Patagonia wanted to do something significant with U.S. organic hemp, and hoped to secure several acres for production, Riddle said. However, Sunstrand was not working with an organic hemp farm at the time.
Butler said her introduction to Sunstrand was completely random. She said she happened to be sitting by a representative at a state mandatory meeting for hemp farmers this year. Butler spoke about her farm and her intentions with it. The representative asked her to meet with the CEO.
After meeting the farm’s owners, Riddle said he appreciated their attitude and story which eventually led to them being selected for the deal. “This is an exciting movement into an untapped market for hemp fiber,” Riddle said.
Sunstrand provided the hemp seed to Butler Farms and was available to consult, Butler said. Sunstrand helped train Butler and offered to provide harvesting supplies.
The farm doesn’t own a tractor; Butler has paid a nearby farmer to mow and disk the land for planting.
“Top five about being a farmer is the community of other farmers,” Butler said. “Everybody pitches in and helps each other, no questions asked. ”
Once finalized, Butler’s Patagonia deal could spill over to other farms. Butler advised Patagonia about four other organic farms that could sign on to plant hemp next year. She said those farms could make Kentucky the leading provider for Patagonia.
“I’m more excited about the opportunity this is for our state than anything,” Butler said. “Forget Butler Farms and what this is for us. ... I can’t wait to see how this grows and how it will change our state.”
Patagonia initially would commit to buying all the hemp from Butler Farms for a year, but Butler said if she produces a good product, she believes Patagonia will continue to work with Kentucky.
Already she said Patagonia has suggested they will take 20 acres of seed from her farm to start other hemp farms in the state. That could generate about 400 additional acres of hemp production, she said.
If Kentucky continues to grow for Patagonia, money would go back into the local economy by helping the farmers involved pay off any debts, expand their farms or start other organic hemp farms, Butler said.
Clothing grown from the earth
Back when the crop was legal, Bourbon County was a leading producer of hemp in the state, Butler said. Within Kentucky soil, Butler said there are high amounts of limestone which are important in growing horses and hemp.
Similar to how limestone in soil strengthens a horses bones, the minerals make the soil richer and help hemp grow strong, she said.
Organic hemp, Butler explained, is different from conventional hemp in how it’s grown. To cultivate organic hemp, no chemicals or weed repellent are involved and the land is relatively undisturbed. To plant her several acres, only sowing and disking the land was required.
Butler was attracted to hemp because it’s sustainable and has little impact on the environment. Additionally, Butler said Patagonia appeared to be a good match because it would allow her to work with a major brand while maintaining her organic values.

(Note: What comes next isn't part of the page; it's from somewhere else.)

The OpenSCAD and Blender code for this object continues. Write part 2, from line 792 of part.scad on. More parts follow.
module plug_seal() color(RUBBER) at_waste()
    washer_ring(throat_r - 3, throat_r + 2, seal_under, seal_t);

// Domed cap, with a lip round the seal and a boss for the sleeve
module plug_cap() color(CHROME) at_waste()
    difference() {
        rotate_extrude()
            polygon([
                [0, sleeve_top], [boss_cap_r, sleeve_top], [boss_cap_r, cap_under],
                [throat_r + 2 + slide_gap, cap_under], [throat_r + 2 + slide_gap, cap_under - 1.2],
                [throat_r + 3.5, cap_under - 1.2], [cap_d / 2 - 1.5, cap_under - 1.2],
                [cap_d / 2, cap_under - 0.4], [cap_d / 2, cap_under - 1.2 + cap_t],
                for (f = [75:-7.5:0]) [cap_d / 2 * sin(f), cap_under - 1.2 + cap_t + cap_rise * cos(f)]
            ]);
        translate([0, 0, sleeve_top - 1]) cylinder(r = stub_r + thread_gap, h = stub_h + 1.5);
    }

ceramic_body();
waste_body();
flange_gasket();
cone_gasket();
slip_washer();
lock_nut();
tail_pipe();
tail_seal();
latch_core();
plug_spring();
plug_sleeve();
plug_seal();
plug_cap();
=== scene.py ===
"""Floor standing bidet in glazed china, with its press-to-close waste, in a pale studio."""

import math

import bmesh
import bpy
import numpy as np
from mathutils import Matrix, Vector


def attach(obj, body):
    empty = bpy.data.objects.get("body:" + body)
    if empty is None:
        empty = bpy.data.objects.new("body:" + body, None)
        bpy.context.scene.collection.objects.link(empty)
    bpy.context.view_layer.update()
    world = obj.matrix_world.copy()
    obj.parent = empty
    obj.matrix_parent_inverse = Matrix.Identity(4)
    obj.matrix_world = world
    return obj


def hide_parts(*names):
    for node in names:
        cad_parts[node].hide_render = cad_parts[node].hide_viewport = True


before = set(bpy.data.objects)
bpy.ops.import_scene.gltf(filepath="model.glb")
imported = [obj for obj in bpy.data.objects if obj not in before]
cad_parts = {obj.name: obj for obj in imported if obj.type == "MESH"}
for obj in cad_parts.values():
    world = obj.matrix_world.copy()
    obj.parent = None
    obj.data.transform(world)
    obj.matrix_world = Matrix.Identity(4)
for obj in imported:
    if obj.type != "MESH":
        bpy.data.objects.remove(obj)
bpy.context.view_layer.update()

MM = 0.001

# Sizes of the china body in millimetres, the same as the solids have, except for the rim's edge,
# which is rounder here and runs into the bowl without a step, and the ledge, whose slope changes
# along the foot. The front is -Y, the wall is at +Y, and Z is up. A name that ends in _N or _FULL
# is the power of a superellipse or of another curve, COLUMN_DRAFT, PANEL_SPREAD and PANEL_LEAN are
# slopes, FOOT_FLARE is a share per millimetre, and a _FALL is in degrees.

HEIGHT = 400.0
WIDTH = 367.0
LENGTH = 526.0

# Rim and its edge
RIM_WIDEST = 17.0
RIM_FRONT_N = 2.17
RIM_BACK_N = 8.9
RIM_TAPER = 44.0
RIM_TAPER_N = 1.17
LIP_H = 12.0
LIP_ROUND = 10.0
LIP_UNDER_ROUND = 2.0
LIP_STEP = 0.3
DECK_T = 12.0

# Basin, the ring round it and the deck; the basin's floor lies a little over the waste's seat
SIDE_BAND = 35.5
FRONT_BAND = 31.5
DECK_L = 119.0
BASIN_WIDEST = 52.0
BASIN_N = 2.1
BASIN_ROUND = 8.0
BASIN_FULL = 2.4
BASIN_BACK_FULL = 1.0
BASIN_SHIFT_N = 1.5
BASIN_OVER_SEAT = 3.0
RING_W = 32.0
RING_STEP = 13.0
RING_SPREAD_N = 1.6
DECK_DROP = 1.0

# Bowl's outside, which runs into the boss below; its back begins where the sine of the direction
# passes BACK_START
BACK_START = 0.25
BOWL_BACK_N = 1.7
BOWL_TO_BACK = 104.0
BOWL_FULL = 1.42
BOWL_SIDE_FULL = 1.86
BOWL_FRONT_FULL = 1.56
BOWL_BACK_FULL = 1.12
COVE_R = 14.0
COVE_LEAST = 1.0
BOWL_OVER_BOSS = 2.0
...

In comparison to tobacco or other materials, which require a lot of chemicals and are harsh on the land, hemp grown for fiber and grain has a low impact on the earth. Additionally, using hemp fibers for clothing reduces the amount of plastic or synthetic fibers that end up in a landfill.
“Think about how much Americans change their wardrobe, and things that are made just with those synthetic materials,” Butler said. “Using a hemp product, we’re using a source that’s actually derived from the earth, grown and made back into a product that can break down easily.”

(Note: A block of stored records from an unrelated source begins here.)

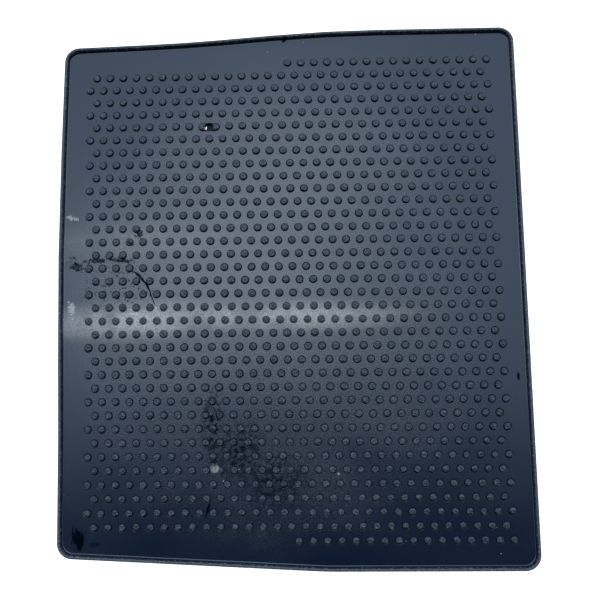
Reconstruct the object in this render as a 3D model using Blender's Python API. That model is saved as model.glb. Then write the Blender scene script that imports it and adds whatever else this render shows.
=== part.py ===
"""Snowboard stomp pad: a moulded rubber grip pad, its adhesive sheet and a split release liner.

Metres, +Z up. The pad lies flat with its tread up. The origin is under the middle of its
outline, on the face it rests on. +X points at the pad's square side, away from the two holes.
"""

import math

import bmesh
import bpy
from mathutils import Vector
from mathutils.geometry import delaunay_2d_cdt

# The layers, from the ground up. A gap keeps each layer's mesh clear of the next.
LAYER_GAP = 0.0003
LINER_THICKNESS = 0.00015
ADHESIVE_THICKNESS = 0.0008
FLOOR_THICKNESS = 0.0018
RIM_HEIGHT = 0.0015

# The outline's corners: across, along and the radius that rounds each. Half of the pad has
# straight edges, the half with the holes narrows towards its own side, and that side is bowed.
# The moulding is about one degree out of square.
CORNER_RADIUS = 0.005
OUTLINE = (
    (0.07535, 0.08860, CORNER_RADIUS),
    (0.01245, 0.08860, 0.5),
    (-0.03605, 0.08515, 0.6),
    (-0.07630, 0.08395, CORNER_RADIUS),
    (-0.07700, 0.01200, 1.6),
    (-0.07500, -0.04505, 1.5),
    (-0.07430, -0.08410, CORNER_RADIUS),
    (0.01040, -0.08850, 0.15),
    (0.07680, -0.08860, CORNER_RADIUS),
)
DEGREES_PER_CORNER_STEP = 12.0
LONGEST_ARC_STEP = 0.018

# The rim: a narrow flat top with an outer chamfer and an inner wall that slopes to the floor.
RIM_CHAMFER = 0.0003
RIM_TOP_INSET = 0.0008
RIM_FOOT_INSET = 0.0013

# The tread: staggered rows of nubs. Odd rows sit half a pitch over and hold one nub less,
# the first and last rows cover only the straight half, and the columns lean with the moulding.
NUB_PITCH = 0.00447
ROW_PITCH = 0.977 * NUB_PITCH
ROWS = 37
NUBS_PER_ROW = 31
FIRST_NUB_OF_SHORT_ROWS = 15
TREAD_LEFT = -0.06655
TREAD_TOP = 0.07795
COLUMN_LEAN = -0.0164
NUB_HEIGHT = 0.0006
NUB_SIDE = 0.0025

# The two holes near the narrow side. A long boss joins the nubs beside the first one.
HOLE_DIAMETER = 0.0030
TOP_HOLE = (-0.02725, 0.05585)
BOTTOM_HOLE = (-0.02500, -0.05675)
BOSS_LENGTH = 0.0071
BOSS_WIDTH = 0.0026
BOSS_SINK = 0.0006

# The adhesive is die-cut a little inside the pad. It lies slightly turned, so that its hole
# and the pad's meet at the bottom and are out of line at the top. At the top the same punch
# went through the liner too.
ADHESIVE_INSET = 0.0020
ADHESIVE_HOLE_DIAMETER = 0.0034
ADHESIVE_TOP_HOLE = (-0.02985, 0.05635)
ADHESIVE_BOTTOM_HOLE = BOTTOM_HOLE

# The liner is a little wider than the adhesive, and it is slit into two pieces. Each piece
# folds back about a line just outside its outer edge.
LINER_INSET = 0.0012
SLIT_X = -0.0252
SLIT_WIDTH = 0.0003
FOLD_LINE_X = 0.0757

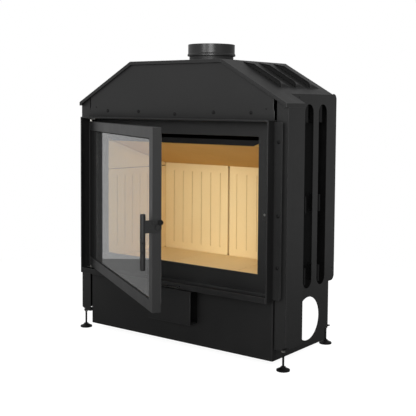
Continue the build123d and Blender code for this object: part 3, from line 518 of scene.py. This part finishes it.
# %% [markdown]
# ## The lining
# Boards stand loose in the casing and can be lifted out, so their joints are open and their edges
# are rubbed round. Chips could be carved into each edge, but from the camera's place they would be
# too small to see, so a wider bevel than on the steel does it. The upright grooves are pressed in,
# and belong to the solids already.

# %% Lining boards and tiles
BOARD_EDGE = 1.2 * MM
BOARDS = [name for name in nodes if "lining" in name or "floor_tile" in name]
for source in BOARDS:
    soften(source, firebrick, BOARD_EDGE)
soften("baffle", shaded_baffle_board, BOARD_EDGE)
print("boards softened:", len(BOARDS) + 1)

# %% [markdown]
# ## The door, its handle and its hinge
# The door is a welded frame round a pane, with a stepped dark trim over the hinge side. The handle
# is a round bar on a small plate beside the free edge. Hinge plates and pins are bare zinc, which
# is how the hinge can be told from the frame in the photograph. The door could be one mesh with
# several finishes. Kept apart, each piece has its own edge radius, and the handle can turn.

# %% Door, handle and hinge
# The door frame and the handle take the paler edge paint too: partly wear, partly a painted highlight.
soften("door_frame", door_black, 0.8 * MM, edge_finish=worn_edge_highlight)
soften("door_hinge_trim", matt_black, 0.3 * MM)
soften("door_glass", door_pane, 0.6 * MM)
soften("door_glass_clips", satin_black, 0.4 * MM)
soften("handle_bar", satin_black, 0.3 * MM, edge_finish=worn_edge_highlight)
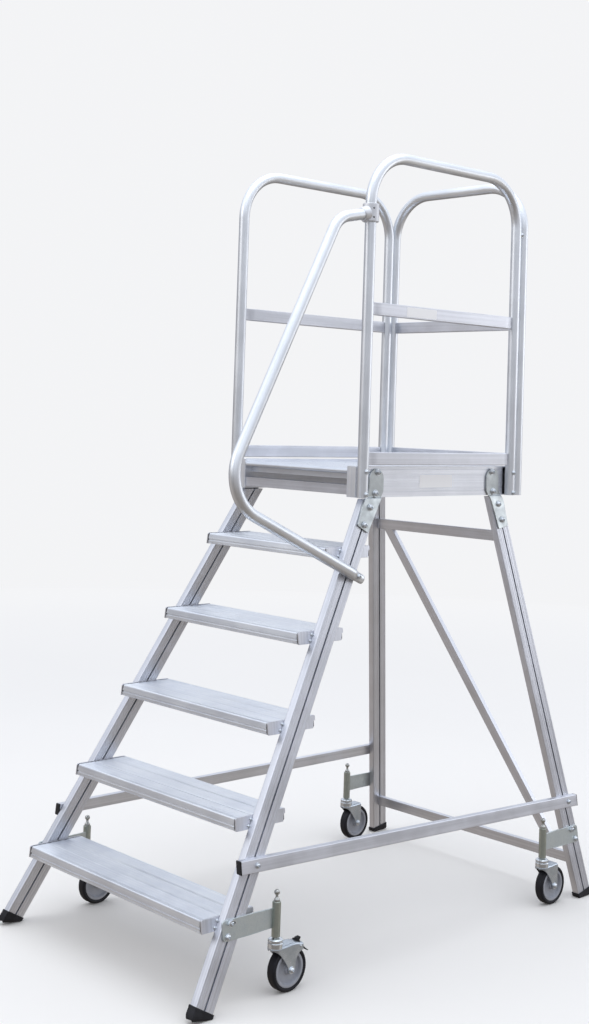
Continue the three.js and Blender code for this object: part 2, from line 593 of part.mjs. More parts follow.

Unlike plants such as cotton, which only uses the flower for fibers, the entire hemp plant — fiber, grain and cannabinoid — can be used.
Through a pilot project, Butler said she is trying to see if all three forms of the plant can be sustainably harvested at once from 20 acres of her hemp field. She said growing cannabinoids, which make CBD oil, is more labor-intensive because it must be picked by hand, similar to tobacco. Additionally, she said there is a very specific time to harvest so the flower does not lose potency.
A hemp revolution
The state has earned a national reputation for its hemp programs from the success of local farmers, said Quarles. Companies like Patagonia are looking to Kentucky because of the quality of hemp fiber.
In 2019, the agriculture department approved 1,035 applications to cultivate around 42,000 acres of industrial hemp. Additionally, 2.9 million square feet of greenhouse space was approved for hemp cultivation.
Just 33 acres were approved and planted in 2014, the first growing year. Since then, the number of acres dedicated to hemp cultivation has grown exponentially.
While hemp recently has become most recognized for producing CBD oil, the uses of hemp are abundant. Forbes reported there are 50,000 uses for hemp, ranging from large-scale commercial purposes to personal health.
Quarles said he expects $100 million worth of Kentucky grown and processed hemp products to be sold this year in the United States. He added the crop can attract hemp production companies to the state, but progress in hemp production has also encouraged locals to develop their own companies.
“If any state is going to benefit from the economic development of hemp, why not Kentucky, it’s natural home?” Quarles said.
The commissioner’s support is helping to remove the stigma associated with hemp, Butler said.
“Oh, I’m enjoying the revolution,” Butler said.
Nevertheless, there are still rigorous processes and requirements in place for hemp farmers, Butler said.
She said she had to essentially “give up her rights,” and acknowledge that police could come to her farm at any point to check the fields. Additionally, she had to provide the exact coordinates of the hemp field because marijuana and hemp give off the same infrared light detectable by police helicopters.
As hemp becomes more accepted in the state, Butler said she thinks the crop has potential to be a top product, similar to tobacco. She explained tobacco gained popularity when hemp was made illegal. Now that there are more limitations on tobacco, hemp could be an alternative for farmers.
“Paris Kentucky is about to make the map,” Butler assured.